> Entries with parts and joints
· · ·

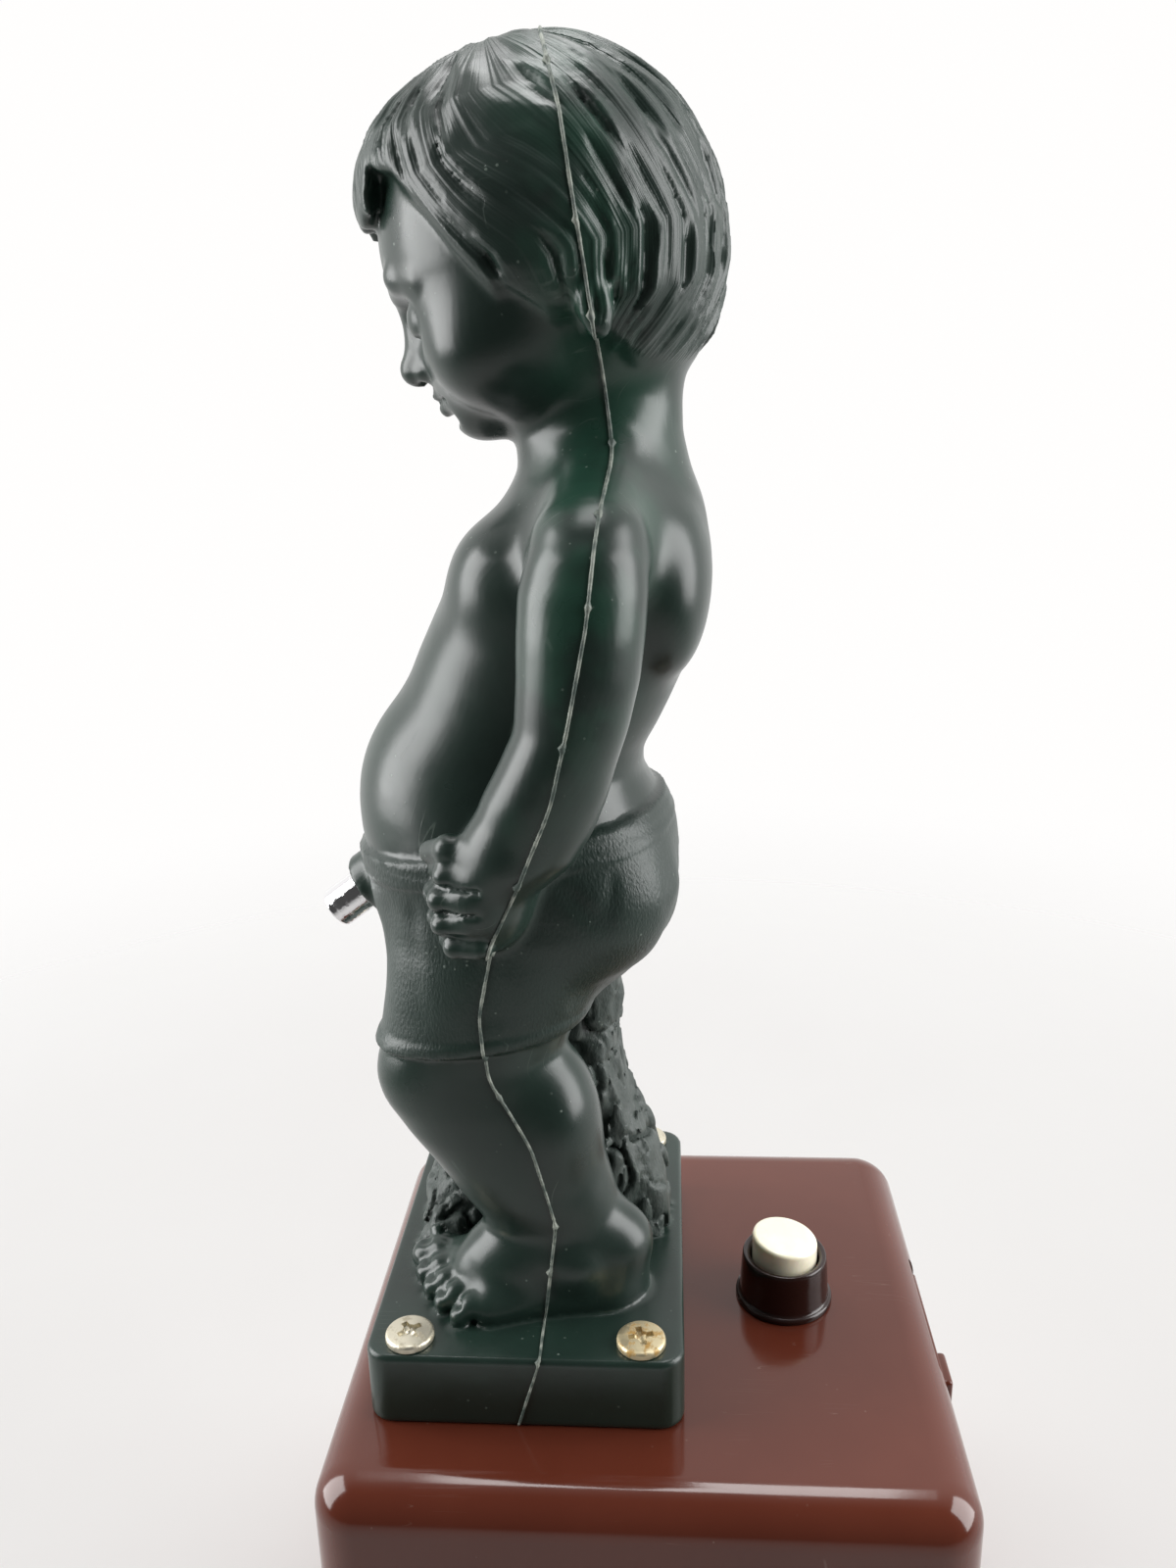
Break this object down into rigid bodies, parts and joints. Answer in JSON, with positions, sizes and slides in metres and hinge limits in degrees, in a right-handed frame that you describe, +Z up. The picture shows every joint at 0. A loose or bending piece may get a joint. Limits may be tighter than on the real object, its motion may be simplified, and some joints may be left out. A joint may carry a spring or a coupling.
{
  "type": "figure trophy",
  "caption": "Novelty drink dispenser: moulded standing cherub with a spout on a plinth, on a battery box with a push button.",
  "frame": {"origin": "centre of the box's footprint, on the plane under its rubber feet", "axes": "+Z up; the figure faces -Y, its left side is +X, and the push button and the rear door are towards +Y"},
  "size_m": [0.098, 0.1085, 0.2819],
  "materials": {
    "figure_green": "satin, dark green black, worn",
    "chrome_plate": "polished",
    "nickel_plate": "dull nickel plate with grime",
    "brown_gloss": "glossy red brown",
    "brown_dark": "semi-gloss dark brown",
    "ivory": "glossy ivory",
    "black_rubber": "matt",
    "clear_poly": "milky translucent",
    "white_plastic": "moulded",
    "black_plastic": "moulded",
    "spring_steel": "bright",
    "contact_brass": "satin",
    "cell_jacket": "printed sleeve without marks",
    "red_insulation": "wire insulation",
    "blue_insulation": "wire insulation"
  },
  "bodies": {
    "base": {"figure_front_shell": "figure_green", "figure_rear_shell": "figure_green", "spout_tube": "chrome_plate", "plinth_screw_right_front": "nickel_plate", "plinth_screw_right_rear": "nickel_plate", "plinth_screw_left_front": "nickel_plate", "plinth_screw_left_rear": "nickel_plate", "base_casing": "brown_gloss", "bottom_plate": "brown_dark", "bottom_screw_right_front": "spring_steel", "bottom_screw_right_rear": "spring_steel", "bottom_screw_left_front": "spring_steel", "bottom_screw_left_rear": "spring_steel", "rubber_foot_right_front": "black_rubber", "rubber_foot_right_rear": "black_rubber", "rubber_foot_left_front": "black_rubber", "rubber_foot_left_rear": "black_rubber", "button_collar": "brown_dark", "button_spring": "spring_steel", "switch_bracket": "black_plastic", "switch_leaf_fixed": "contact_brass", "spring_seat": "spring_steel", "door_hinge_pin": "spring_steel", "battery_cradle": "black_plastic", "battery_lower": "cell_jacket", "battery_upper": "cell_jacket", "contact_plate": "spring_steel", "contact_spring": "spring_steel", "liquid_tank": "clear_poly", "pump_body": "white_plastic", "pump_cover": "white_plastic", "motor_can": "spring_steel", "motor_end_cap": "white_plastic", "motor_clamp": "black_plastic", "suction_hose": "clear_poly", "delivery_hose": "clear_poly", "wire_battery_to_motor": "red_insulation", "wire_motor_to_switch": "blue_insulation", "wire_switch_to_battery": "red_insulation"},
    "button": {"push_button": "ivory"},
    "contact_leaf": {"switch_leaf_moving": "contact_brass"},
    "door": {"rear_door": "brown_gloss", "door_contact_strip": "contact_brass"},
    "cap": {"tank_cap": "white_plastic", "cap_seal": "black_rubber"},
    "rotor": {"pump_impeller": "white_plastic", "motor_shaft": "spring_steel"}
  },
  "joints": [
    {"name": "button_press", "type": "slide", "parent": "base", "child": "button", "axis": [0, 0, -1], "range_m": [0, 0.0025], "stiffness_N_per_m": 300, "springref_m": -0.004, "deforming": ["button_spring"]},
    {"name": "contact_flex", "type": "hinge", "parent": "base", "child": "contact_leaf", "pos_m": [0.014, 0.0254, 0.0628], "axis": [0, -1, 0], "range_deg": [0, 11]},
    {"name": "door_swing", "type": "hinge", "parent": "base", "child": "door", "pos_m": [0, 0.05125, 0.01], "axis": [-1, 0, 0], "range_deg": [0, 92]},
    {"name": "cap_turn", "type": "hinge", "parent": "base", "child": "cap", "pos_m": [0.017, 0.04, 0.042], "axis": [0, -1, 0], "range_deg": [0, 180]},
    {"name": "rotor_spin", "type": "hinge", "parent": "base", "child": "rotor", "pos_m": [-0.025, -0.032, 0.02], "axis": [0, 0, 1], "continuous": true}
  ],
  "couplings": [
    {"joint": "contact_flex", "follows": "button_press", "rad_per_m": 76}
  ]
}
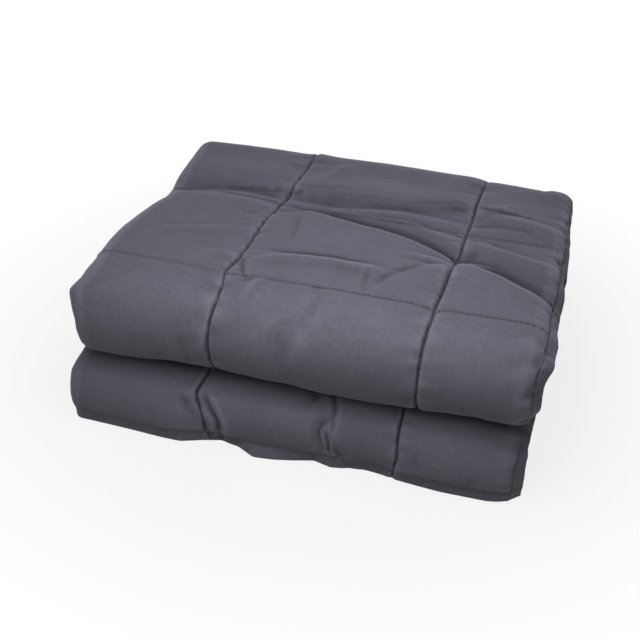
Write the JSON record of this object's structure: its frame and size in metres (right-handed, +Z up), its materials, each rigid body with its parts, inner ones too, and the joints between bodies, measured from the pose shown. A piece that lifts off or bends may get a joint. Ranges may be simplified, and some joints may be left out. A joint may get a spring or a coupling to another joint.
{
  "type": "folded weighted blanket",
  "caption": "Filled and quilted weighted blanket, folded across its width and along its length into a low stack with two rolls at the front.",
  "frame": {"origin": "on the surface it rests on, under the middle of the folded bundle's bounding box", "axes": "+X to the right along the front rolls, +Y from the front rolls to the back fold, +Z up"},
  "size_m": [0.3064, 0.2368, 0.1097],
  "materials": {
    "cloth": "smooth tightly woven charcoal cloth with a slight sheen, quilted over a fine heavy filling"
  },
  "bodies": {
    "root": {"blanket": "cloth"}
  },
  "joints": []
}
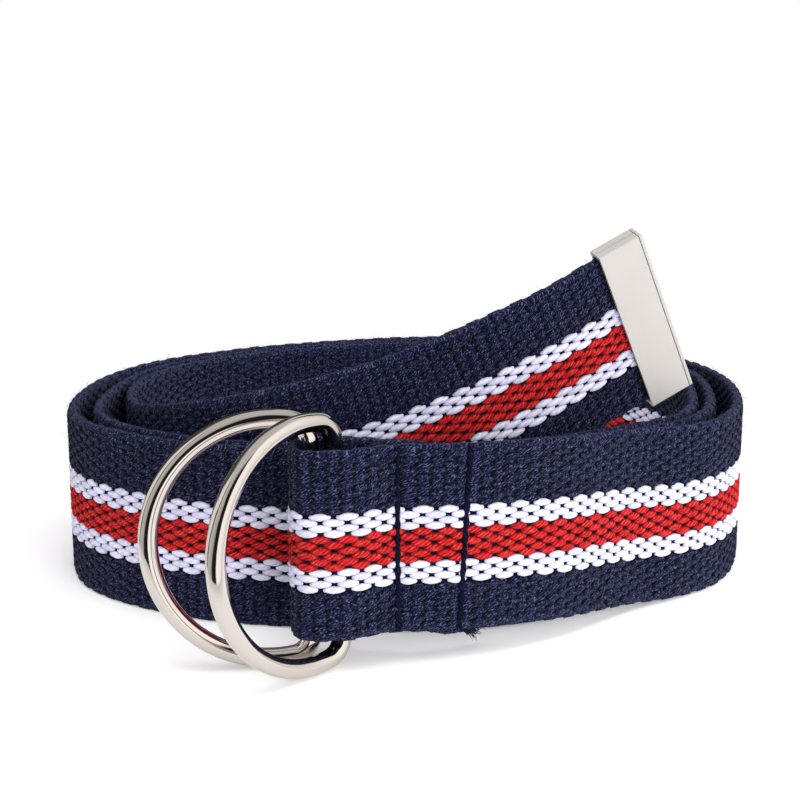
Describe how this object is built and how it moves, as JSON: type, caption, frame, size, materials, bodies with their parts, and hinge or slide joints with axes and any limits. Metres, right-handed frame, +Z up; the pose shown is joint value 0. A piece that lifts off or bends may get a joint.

· · ·

> PROBLEM DETAILS
Your task is to reproduce all of the records exactly.

> FULL OUTPUT
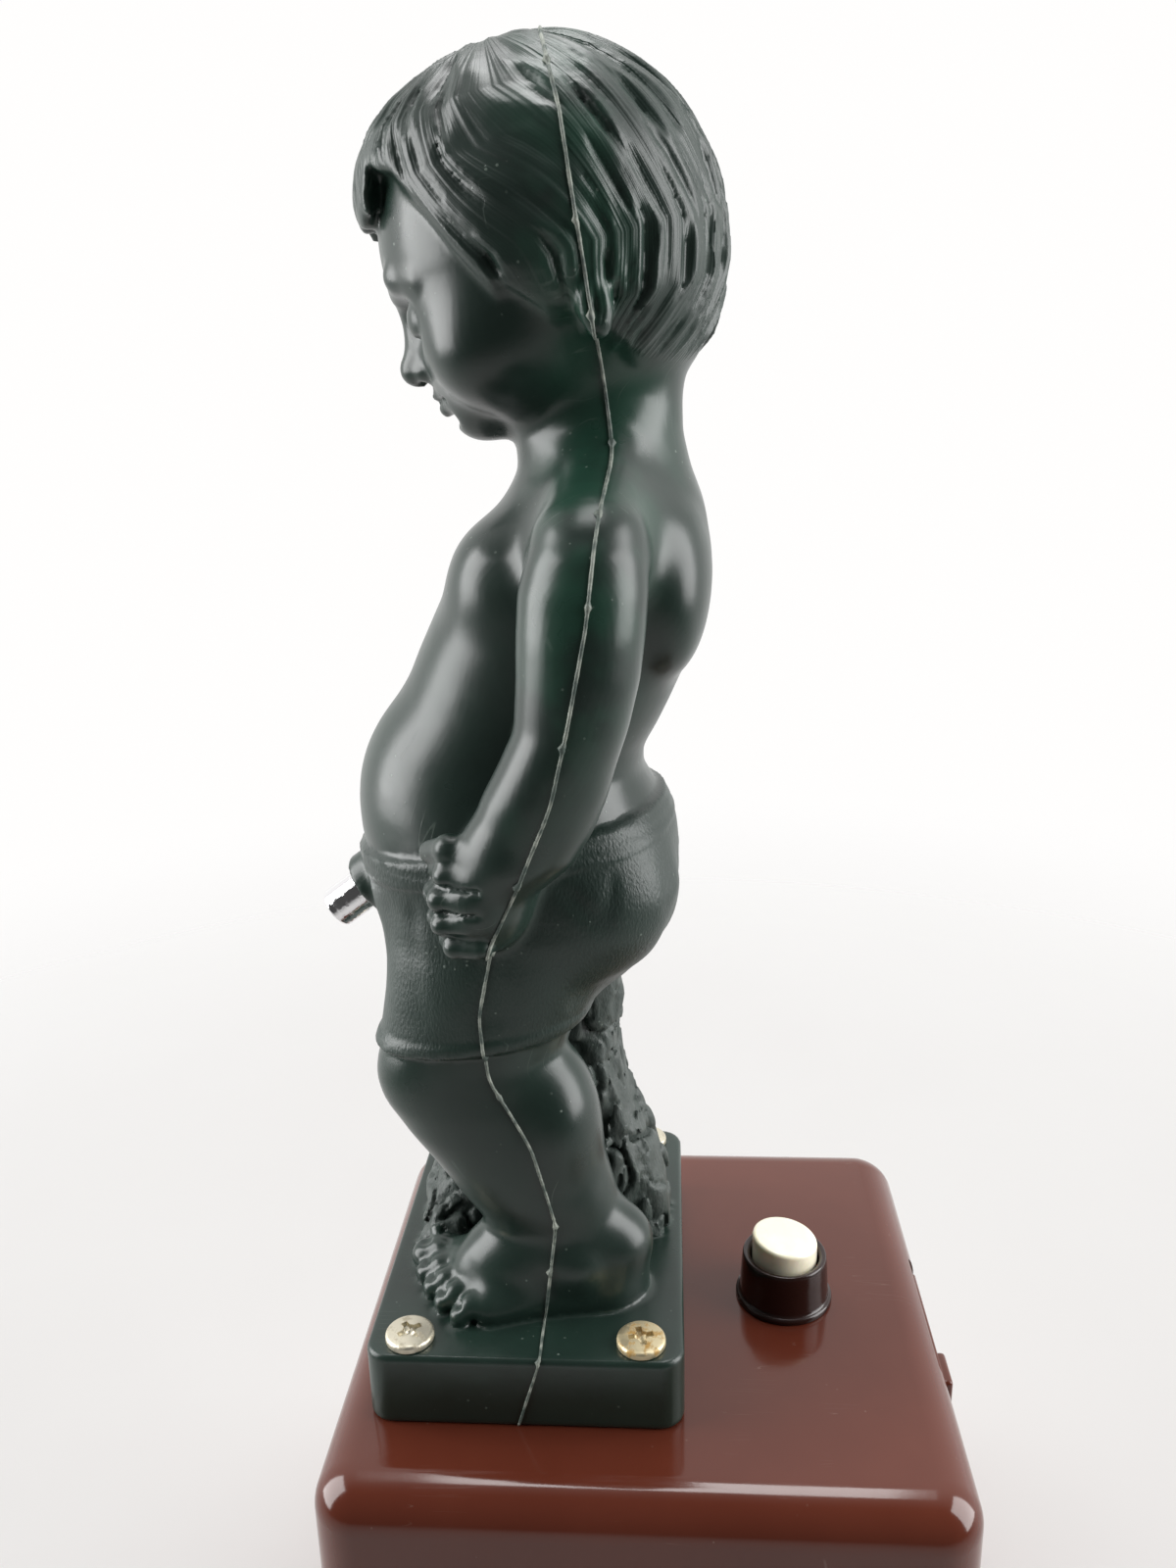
Break this object down into rigid bodies, parts and joints. Answer in JSON, with positions, sizes and slides in metres and hinge limits in degrees, in a right-handed frame that you describe, +Z up. The picture shows every joint at 0. A loose or bending piece may get a joint. Limits may be tighter than on the real object, its motion may be simplified, and some joints may be left out. A joint may carry a spring or a coupling.
{
  "type": "figure trophy",
  "caption": "Novelty drink dispenser: moulded standing cherub with a spout on a plinth, on a battery box with a push button.",
  "frame": {"origin": "centre of the box's footprint, on the plane under its rubber feet", "axes": "+Z up; the figure faces -Y, its left side is +X, and the push button and the rear door are towards +Y"},
  "size_m": [0.098, 0.1085, 0.2819],
  "materials": {
    "figure_green": "satin, dark green black, worn",
    "chrome_plate": "polished",
    "nickel_plate": "dull nickel plate with grime",
    "brown_gloss": "glossy red brown",
    "brown_dark": "semi-gloss dark brown",
    "ivory": "glossy ivory",
    "black_rubber": "matt",
    "clear_poly": "milky translucent",
    "white_plastic": "moulded",
    "black_plastic": "moulded",
    "spring_steel": "bright",
    "contact_brass": "satin",
    "cell_jacket": "printed sleeve without marks",
    "red_insulation": "wire insulation",
    "blue_insulation": "wire insulation"
  },
  "bodies": {
    "base": {"figure_front_shell": "figure_green", "figure_rear_shell": "figure_green", "spout_tube": "chrome_plate", "plinth_screw_right_front": "nickel_plate", "plinth_screw_right_rear": "nickel_plate", "plinth_screw_left_front": "nickel_plate", "plinth_screw_left_rear": "nickel_plate", "base_casing": "brown_gloss", "bottom_plate": "brown_dark", "bottom_screw_right_front": "spring_steel", "bottom_screw_right_rear": "spring_steel", "bottom_screw_left_front": "spring_steel", "bottom_screw_left_rear": "spring_steel", "rubber_foot_right_front": "black_rubber", "rubber_foot_right_rear": "black_rubber", "rubber_foot_left_front": "black_rubber", "rubber_foot_left_rear": "black_rubber", "button_collar": "brown_dark", "button_spring": "spring_steel", "switch_bracket": "black_plastic", "switch_leaf_fixed": "contact_brass", "spring_seat": "spring_steel", "door_hinge_pin": "spring_steel", "battery_cradle": "black_plastic", "battery_lower": "cell_jacket", "battery_upper": "cell_jacket", "contact_plate": "spring_steel", "contact_spring": "spring_steel", "liquid_tank": "clear_poly", "pump_body": "white_plastic", "pump_cover": "white_plastic", "motor_can": "spring_steel", "motor_end_cap": "white_plastic", "motor_clamp": "black_plastic", "suction_hose": "clear_poly", "delivery_hose": "clear_poly", "wire_battery_to_motor": "red_insulation", "wire_motor_to_switch": "blue_insulation", "wire_switch_to_battery": "red_insulation"},
    "button": {"push_button": "ivory"},
    "contact_leaf": {"switch_leaf_moving": "contact_brass"},
    "door": {"rear_door": "brown_gloss", "door_contact_strip": "contact_brass"},
    "cap": {"tank_cap": "white_plastic", "cap_seal": "black_rubber"},
    "rotor": {"pump_impeller": "white_plastic", "motor_shaft": "spring_steel"}
  },
  "joints": [
    {"name": "button_press", "type": "slide", "parent": "base", "child": "button", "axis": [0, 0, -1], "range_m": [0, 0.0025], "stiffness_N_per_m": 300, "springref_m": -0.004, "deforming": ["button_spring"]},
    {"name": "contact_flex", "type": "hinge", "parent": "base", "child": "contact_leaf", "pos_m": [0.014, 0.0254, 0.0628], "axis": [0, -1, 0], "range_deg": [0, 11]},
    {"name": "door_swing", "type": "hinge", "parent": "base", "child": "door", "pos_m": [0, 0.05125, 0.01], "axis": [-1, 0, 0], "range_deg": [0, 92]},
    {"name": "cap_turn", "type": "hinge", "parent": "base", "child": "cap", "pos_m": [0.017, 0.04, 0.042], "axis": [0, -1, 0], "range_deg": [0, 180]},
    {"name": "rotor_spin", "type": "hinge", "parent": "base", "child": "rotor", "pos_m": [-0.025, -0.032, 0.02], "axis": [0, 0, 1], "continuous": true}
  ],
  "couplings": [
    {"joint": "contact_flex", "follows": "button_press", "rad_per_m": 76}
  ]
}
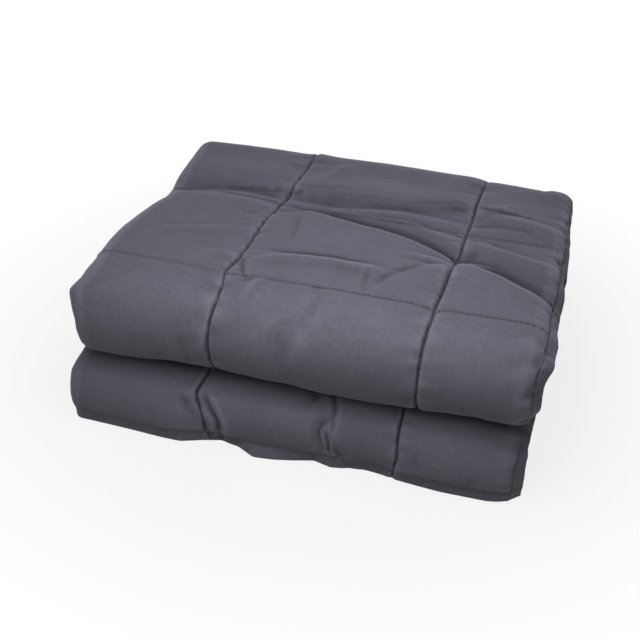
Write the JSON record of this object's structure: its frame and size in metres (right-handed, +Z up), its materials, each rigid body with its parts, inner ones too, and the joints between bodies, measured from the pose shown. A piece that lifts off or bends may get a joint. Ranges may be simplified, and some joints may be left out. A joint may get a spring or a coupling to another joint.
{
  "type": "folded weighted blanket",
  "caption": "Filled and quilted weighted blanket, folded across its width and along its length into a low stack with two rolls at the front.",
  "frame": {"origin": "on the surface it rests on, under the middle of the folded bundle's bounding box", "axes": "+X to the right along the front rolls, +Y from the front rolls to the back fold, +Z up"},
  "size_m": [0.3064, 0.2368, 0.1097],
  "materials": {
    "cloth": "smooth tightly woven charcoal cloth with a slight sheen, quilted over a fine heavy filling"
  },
  "bodies": {
    "root": {"blanket": "cloth"}
  },
  "joints": []
}
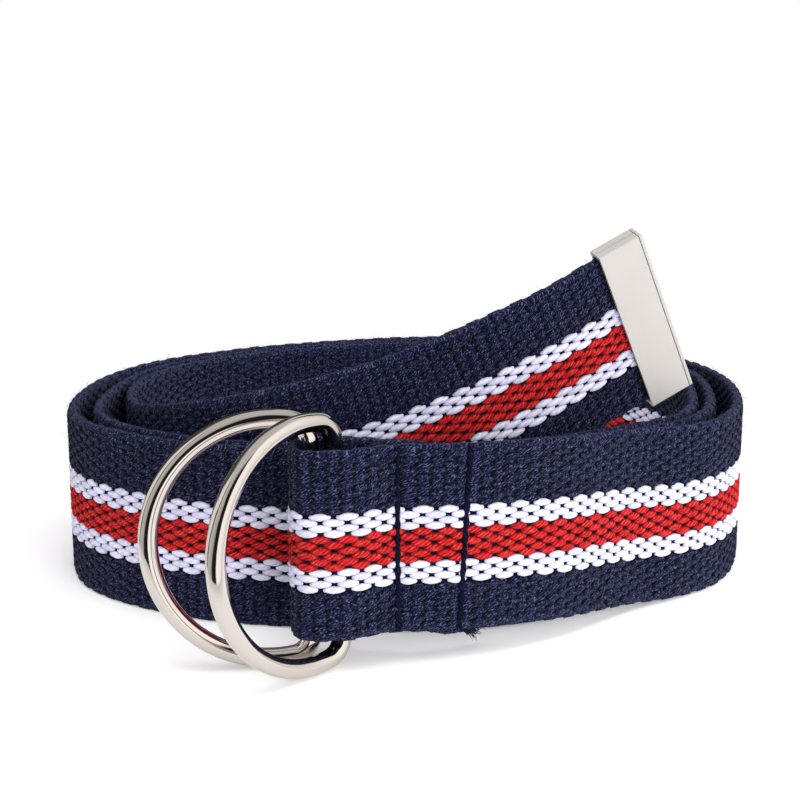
Describe how this object is built and how it moves, as JSON: type, caption, frame, size, materials, bodies with their parts, and hinge or slide joints with axes and any limits. Metres, right-handed frame, +Z up; the pose shown is joint value 0. A piece that lifts off or bends may get a joint.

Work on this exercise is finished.